-- START Data --
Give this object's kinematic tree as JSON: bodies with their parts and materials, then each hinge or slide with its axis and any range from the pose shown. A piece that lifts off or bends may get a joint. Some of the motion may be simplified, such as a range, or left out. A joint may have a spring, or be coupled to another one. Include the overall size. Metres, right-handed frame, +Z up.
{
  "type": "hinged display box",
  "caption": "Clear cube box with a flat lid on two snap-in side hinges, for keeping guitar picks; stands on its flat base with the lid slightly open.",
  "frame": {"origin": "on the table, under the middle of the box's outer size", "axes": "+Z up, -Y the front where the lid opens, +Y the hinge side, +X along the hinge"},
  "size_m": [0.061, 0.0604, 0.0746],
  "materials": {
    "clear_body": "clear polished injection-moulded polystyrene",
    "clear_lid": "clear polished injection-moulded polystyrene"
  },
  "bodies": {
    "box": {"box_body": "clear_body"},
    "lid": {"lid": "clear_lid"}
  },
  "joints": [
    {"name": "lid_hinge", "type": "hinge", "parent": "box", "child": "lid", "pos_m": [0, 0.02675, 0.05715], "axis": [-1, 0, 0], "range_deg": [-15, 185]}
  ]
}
-- END Data --
-- START Data --
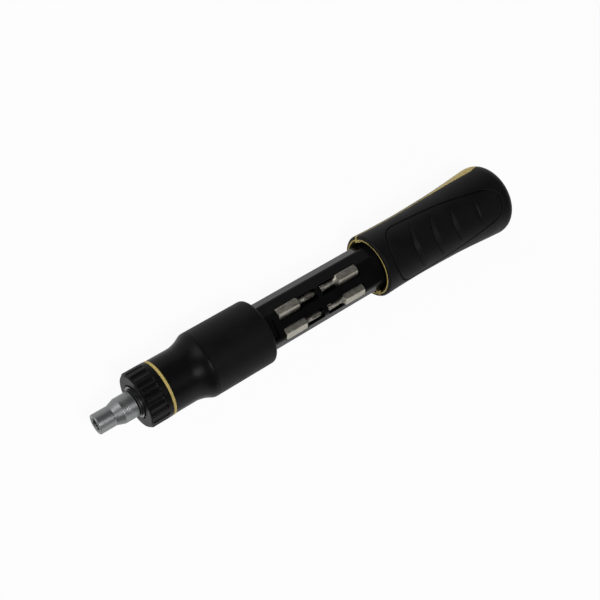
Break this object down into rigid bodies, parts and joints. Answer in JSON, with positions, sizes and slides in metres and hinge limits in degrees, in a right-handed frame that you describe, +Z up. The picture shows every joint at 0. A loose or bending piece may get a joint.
-- END Data --
-- START Data --
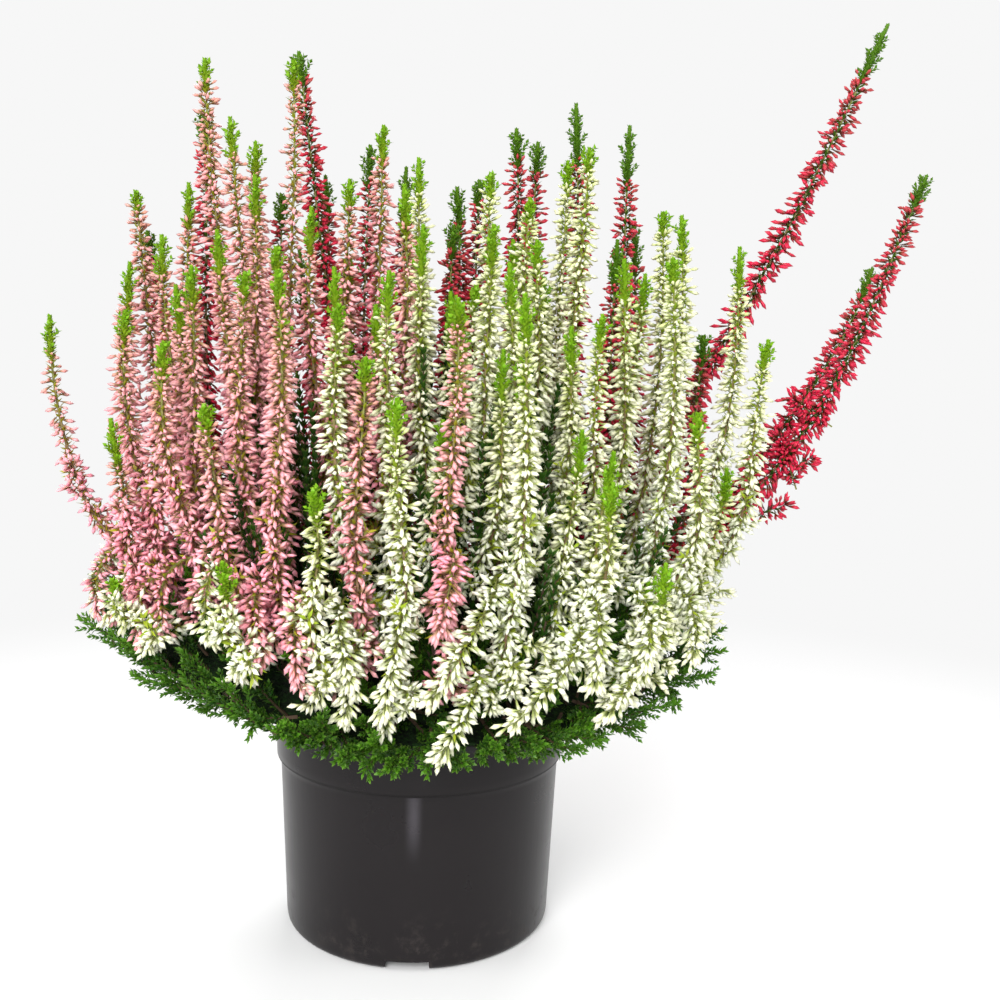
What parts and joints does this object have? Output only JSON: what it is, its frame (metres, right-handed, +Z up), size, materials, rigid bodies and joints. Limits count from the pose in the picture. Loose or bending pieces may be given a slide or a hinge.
-- END Data --
◆ The problem ◆
All lines of the data above that include the word "pose" must be shown.

◆ Correct response ◆
Give this object's kinematic tree as JSON: bodies with their parts and materials, then each hinge or slide with its axis and any range from the pose shown. A piece that lifts off or bends may get a joint. Some of the motion may be simplified, such as a range, or left out. A joint may have a spring, or be coupled to another one. Include the overall size. Metres, right-handed frame, +Z up.
What parts and joints does this object have? Output only JSON: what it is, its frame (metres, right-handed, +Z up), size, materials, rigid bodies and joints. Limits count from the pose in the picture. Loose or bending pieces may be given a slide or a hinge.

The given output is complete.